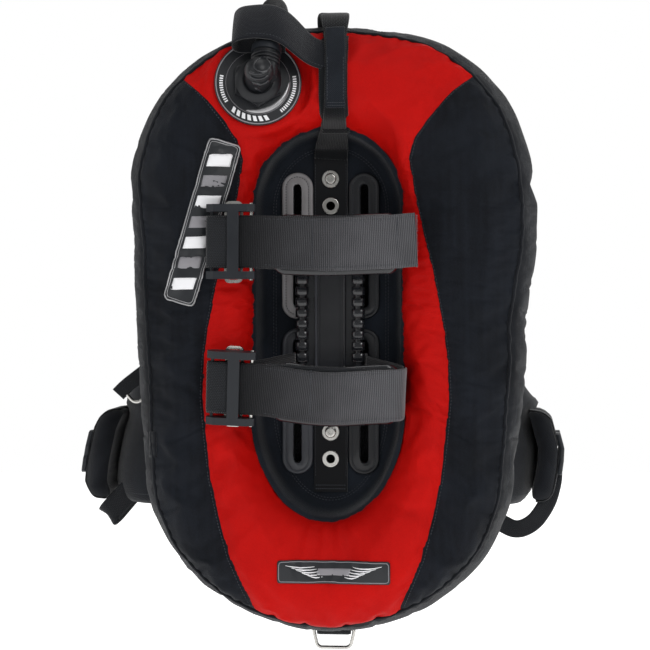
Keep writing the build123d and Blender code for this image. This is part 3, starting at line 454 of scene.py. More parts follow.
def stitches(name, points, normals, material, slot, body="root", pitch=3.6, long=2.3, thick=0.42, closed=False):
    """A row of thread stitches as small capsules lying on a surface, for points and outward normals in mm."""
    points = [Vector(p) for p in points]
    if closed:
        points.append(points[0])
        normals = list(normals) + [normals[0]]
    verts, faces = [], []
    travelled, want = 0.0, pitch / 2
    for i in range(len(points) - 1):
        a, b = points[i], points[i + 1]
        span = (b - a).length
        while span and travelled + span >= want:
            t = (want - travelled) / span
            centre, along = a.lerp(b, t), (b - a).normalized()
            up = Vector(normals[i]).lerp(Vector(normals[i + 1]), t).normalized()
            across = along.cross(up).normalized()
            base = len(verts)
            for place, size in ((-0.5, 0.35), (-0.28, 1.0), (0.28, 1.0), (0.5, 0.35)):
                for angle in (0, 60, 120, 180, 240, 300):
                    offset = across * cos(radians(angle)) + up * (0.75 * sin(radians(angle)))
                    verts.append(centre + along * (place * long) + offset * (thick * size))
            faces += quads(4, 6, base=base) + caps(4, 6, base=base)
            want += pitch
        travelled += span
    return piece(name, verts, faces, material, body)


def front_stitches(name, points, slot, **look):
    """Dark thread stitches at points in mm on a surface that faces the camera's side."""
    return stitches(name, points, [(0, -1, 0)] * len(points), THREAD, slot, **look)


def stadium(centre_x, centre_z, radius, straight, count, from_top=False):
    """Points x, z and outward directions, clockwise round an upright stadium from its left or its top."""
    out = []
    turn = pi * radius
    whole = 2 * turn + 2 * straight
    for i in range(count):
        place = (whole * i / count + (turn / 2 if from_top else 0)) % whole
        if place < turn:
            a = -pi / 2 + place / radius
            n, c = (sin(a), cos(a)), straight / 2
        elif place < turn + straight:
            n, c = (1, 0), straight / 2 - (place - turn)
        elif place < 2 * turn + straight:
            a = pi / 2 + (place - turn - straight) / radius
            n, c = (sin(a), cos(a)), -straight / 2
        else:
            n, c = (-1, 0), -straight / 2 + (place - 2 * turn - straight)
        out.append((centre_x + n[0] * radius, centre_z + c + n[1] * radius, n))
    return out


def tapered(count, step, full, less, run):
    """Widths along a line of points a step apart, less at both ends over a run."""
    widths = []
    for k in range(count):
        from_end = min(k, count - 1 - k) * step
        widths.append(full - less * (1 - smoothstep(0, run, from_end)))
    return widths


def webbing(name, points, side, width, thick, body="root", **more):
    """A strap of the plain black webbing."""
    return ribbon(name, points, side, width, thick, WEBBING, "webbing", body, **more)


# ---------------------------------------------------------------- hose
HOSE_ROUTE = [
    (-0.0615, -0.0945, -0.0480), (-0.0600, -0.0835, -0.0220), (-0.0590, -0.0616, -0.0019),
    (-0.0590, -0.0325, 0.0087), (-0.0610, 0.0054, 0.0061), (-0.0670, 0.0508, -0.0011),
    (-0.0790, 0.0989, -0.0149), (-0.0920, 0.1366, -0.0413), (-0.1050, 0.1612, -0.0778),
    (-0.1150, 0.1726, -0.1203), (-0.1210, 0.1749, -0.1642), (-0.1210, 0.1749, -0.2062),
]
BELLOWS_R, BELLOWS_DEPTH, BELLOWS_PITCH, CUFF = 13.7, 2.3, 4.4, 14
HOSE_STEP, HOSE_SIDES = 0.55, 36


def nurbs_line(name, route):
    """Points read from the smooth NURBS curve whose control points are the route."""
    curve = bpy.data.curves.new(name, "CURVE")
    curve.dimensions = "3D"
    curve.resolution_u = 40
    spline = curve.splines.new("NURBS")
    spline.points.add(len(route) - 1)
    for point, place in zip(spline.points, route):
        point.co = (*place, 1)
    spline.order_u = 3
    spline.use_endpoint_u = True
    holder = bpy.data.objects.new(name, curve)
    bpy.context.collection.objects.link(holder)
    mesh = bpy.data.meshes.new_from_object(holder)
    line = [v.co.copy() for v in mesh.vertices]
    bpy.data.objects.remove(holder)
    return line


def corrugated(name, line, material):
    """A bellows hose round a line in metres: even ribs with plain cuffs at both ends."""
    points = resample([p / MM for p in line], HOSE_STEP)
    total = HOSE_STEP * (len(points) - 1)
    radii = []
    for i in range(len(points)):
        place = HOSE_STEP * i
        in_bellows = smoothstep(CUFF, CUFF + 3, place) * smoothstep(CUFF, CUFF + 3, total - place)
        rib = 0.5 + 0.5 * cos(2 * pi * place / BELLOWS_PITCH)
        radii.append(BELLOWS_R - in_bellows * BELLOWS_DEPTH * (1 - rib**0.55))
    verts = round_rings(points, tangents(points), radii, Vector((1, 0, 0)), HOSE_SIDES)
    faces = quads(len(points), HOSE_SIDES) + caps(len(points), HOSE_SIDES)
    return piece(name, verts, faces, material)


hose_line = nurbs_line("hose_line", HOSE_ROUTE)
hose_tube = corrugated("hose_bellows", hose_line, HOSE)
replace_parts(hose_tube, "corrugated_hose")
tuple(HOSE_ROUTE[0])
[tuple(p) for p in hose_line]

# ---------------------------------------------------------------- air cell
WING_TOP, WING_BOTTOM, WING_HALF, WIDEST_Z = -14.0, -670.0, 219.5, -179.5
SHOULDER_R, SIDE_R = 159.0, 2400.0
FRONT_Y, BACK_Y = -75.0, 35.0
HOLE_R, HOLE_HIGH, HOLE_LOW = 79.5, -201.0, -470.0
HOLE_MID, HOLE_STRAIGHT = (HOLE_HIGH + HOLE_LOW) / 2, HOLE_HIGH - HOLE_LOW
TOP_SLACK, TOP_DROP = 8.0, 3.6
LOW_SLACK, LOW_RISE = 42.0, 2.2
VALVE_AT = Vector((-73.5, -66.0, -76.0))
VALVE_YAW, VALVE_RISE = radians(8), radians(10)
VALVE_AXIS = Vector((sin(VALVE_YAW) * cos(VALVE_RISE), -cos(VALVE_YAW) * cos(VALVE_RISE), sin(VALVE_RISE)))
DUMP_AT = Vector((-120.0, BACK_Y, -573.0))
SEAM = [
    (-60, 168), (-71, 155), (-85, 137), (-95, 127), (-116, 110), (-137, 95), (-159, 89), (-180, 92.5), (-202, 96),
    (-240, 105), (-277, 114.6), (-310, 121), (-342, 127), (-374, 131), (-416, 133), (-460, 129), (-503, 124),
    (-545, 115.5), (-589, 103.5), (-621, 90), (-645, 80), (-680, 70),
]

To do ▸
Take the material above and return all of it exactly.

Result ▸
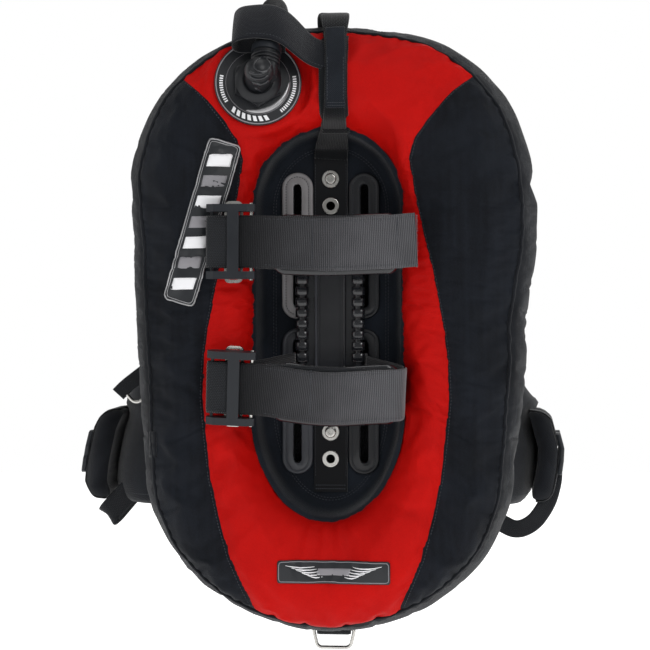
Keep writing the build123d and Blender code for this image. This is part 3, starting at line 454 of scene.py. More parts follow.
def stitches(name, points, normals, material, slot, body="root", pitch=3.6, long=2.3, thick=0.42, closed=False):
    """A row of thread stitches as small capsules lying on a surface, for points and outward normals in mm."""
    points = [Vector(p) for p in points]
    if closed:
        points.append(points[0])
        normals = list(normals) + [normals[0]]
    verts, faces = [], []
    travelled, want = 0.0, pitch / 2
    for i in range(len(points) - 1):
        a, b = points[i], points[i + 1]
        span = (b - a).length
        while span and travelled + span >= want:
            t = (want - travelled) / span
            centre, along = a.lerp(b, t), (b - a).normalized()
            up = Vector(normals[i]).lerp(Vector(normals[i + 1]), t).normalized()
            across = along.cross(up).normalized()
            base = len(verts)
            for place, size in ((-0.5, 0.35), (-0.28, 1.0), (0.28, 1.0), (0.5, 0.35)):
                for angle in (0, 60, 120, 180, 240, 300):
                    offset = across * cos(radians(angle)) + up * (0.75 * sin(radians(angle)))
                    verts.append(centre + along * (place * long) + offset * (thick * size))
            faces += quads(4, 6, base=base) + caps(4, 6, base=base)
            want += pitch
        travelled += span
    return piece(name, verts, faces, material, body)


def front_stitches(name, points, slot, **look):
    """Dark thread stitches at points in mm on a surface that faces the camera's side."""
    return stitches(name, points, [(0, -1, 0)] * len(points), THREAD, slot, **look)


def stadium(centre_x, centre_z, radius, straight, count, from_top=False):
    """Points x, z and outward directions, clockwise round an upright stadium from its left or its top."""
    out = []
    turn = pi * radius
    whole = 2 * turn + 2 * straight
    for i in range(count):
        place = (whole * i / count + (turn / 2 if from_top else 0)) % whole
        if place < turn:
            a = -pi / 2 + place / radius
            n, c = (sin(a), cos(a)), straight / 2
        elif place < turn + straight:
            n, c = (1, 0), straight / 2 - (place - turn)
        elif place < 2 * turn + straight:
            a = pi / 2 + (place - turn - straight) / radius
            n, c = (sin(a), cos(a)), -straight / 2
        else:
            n, c = (-1, 0), -straight / 2 + (place - 2 * turn - straight)
        out.append((centre_x + n[0] * radius, centre_z + c + n[1] * radius, n))
    return out


def tapered(count, step, full, less, run):
    """Widths along a line of points a step apart, less at both ends over a run."""
    widths = []
    for k in range(count):
        from_end = min(k, count - 1 - k) * step
        widths.append(full - less * (1 - smoothstep(0, run, from_end)))
    return widths


def webbing(name, points, side, width, thick, body="root", **more):
    """A strap of the plain black webbing."""
    return ribbon(name, points, side, width, thick, WEBBING, "webbing", body, **more)


# ---------------------------------------------------------------- hose
HOSE_ROUTE = [
    (-0.0615, -0.0945, -0.0480), (-0.0600, -0.0835, -0.0220), (-0.0590, -0.0616, -0.0019),
    (-0.0590, -0.0325, 0.0087), (-0.0610, 0.0054, 0.0061), (-0.0670, 0.0508, -0.0011),
    (-0.0790, 0.0989, -0.0149), (-0.0920, 0.1366, -0.0413), (-0.1050, 0.1612, -0.0778),
    (-0.1150, 0.1726, -0.1203), (-0.1210, 0.1749, -0.1642), (-0.1210, 0.1749, -0.2062),
]
BELLOWS_R, BELLOWS_DEPTH, BELLOWS_PITCH, CUFF = 13.7, 2.3, 4.4, 14
HOSE_STEP, HOSE_SIDES = 0.55, 36


def nurbs_line(name, route):
    """Points read from the smooth NURBS curve whose control points are the route."""
    curve = bpy.data.curves.new(name, "CURVE")
    curve.dimensions = "3D"
    curve.resolution_u = 40
    spline = curve.splines.new("NURBS")
    spline.points.add(len(route) - 1)
    for point, place in zip(spline.points, route):
        point.co = (*place, 1)
    spline.order_u = 3
    spline.use_endpoint_u = True
    holder = bpy.data.objects.new(name, curve)
    bpy.context.collection.objects.link(holder)
    mesh = bpy.data.meshes.new_from_object(holder)
    line = [v.co.copy() for v in mesh.vertices]
    bpy.data.objects.remove(holder)
    return line


def corrugated(name, line, material):
    """A bellows hose round a line in metres: even ribs with plain cuffs at both ends."""
    points = resample([p / MM for p in line], HOSE_STEP)
    total = HOSE_STEP * (len(points) - 1)
    radii = []
    for i in range(len(points)):
        place = HOSE_STEP * i
        in_bellows = smoothstep(CUFF, CUFF + 3, place) * smoothstep(CUFF, CUFF + 3, total - place)
        rib = 0.5 + 0.5 * cos(2 * pi * place / BELLOWS_PITCH)
        radii.append(BELLOWS_R - in_bellows * BELLOWS_DEPTH * (1 - rib**0.55))
    verts = round_rings(points, tangents(points), radii, Vector((1, 0, 0)), HOSE_SIDES)
    faces = quads(len(points), HOSE_SIDES) + caps(len(points), HOSE_SIDES)
    return piece(name, verts, faces, material)


hose_line = nurbs_line("hose_line", HOSE_ROUTE)
hose_tube = corrugated("hose_bellows", hose_line, HOSE)
replace_parts(hose_tube, "corrugated_hose")
tuple(HOSE_ROUTE[0])
[tuple(p) for p in hose_line]

# ---------------------------------------------------------------- air cell
WING_TOP, WING_BOTTOM, WING_HALF, WIDEST_Z = -14.0, -670.0, 219.5, -179.5
SHOULDER_R, SIDE_R = 159.0, 2400.0
FRONT_Y, BACK_Y = -75.0, 35.0
HOLE_R, HOLE_HIGH, HOLE_LOW = 79.5, -201.0, -470.0
HOLE_MID, HOLE_STRAIGHT = (HOLE_HIGH + HOLE_LOW) / 2, HOLE_HIGH - HOLE_LOW
TOP_SLACK, TOP_DROP = 8.0, 3.6
LOW_SLACK, LOW_RISE = 42.0, 2.2
VALVE_AT = Vector((-73.5, -66.0, -76.0))
VALVE_YAW, VALVE_RISE = radians(8), radians(10)
VALVE_AXIS = Vector((sin(VALVE_YAW) * cos(VALVE_RISE), -cos(VALVE_YAW) * cos(VALVE_RISE), sin(VALVE_RISE)))
DUMP_AT = Vector((-120.0, BACK_Y, -573.0))
SEAM = [
    (-60, 168), (-71, 155), (-85, 137), (-95, 127), (-116, 110), (-137, 95), (-159, 89), (-180, 92.5), (-202, 96),
    (-240, 105), (-277, 114.6), (-310, 121), (-342, 127), (-374, 131), (-416, 133), (-460, 129), (-503, 124),
    (-545, 115.5), (-589, 103.5), (-621, 90), (-645, 80), (-680, 70),
]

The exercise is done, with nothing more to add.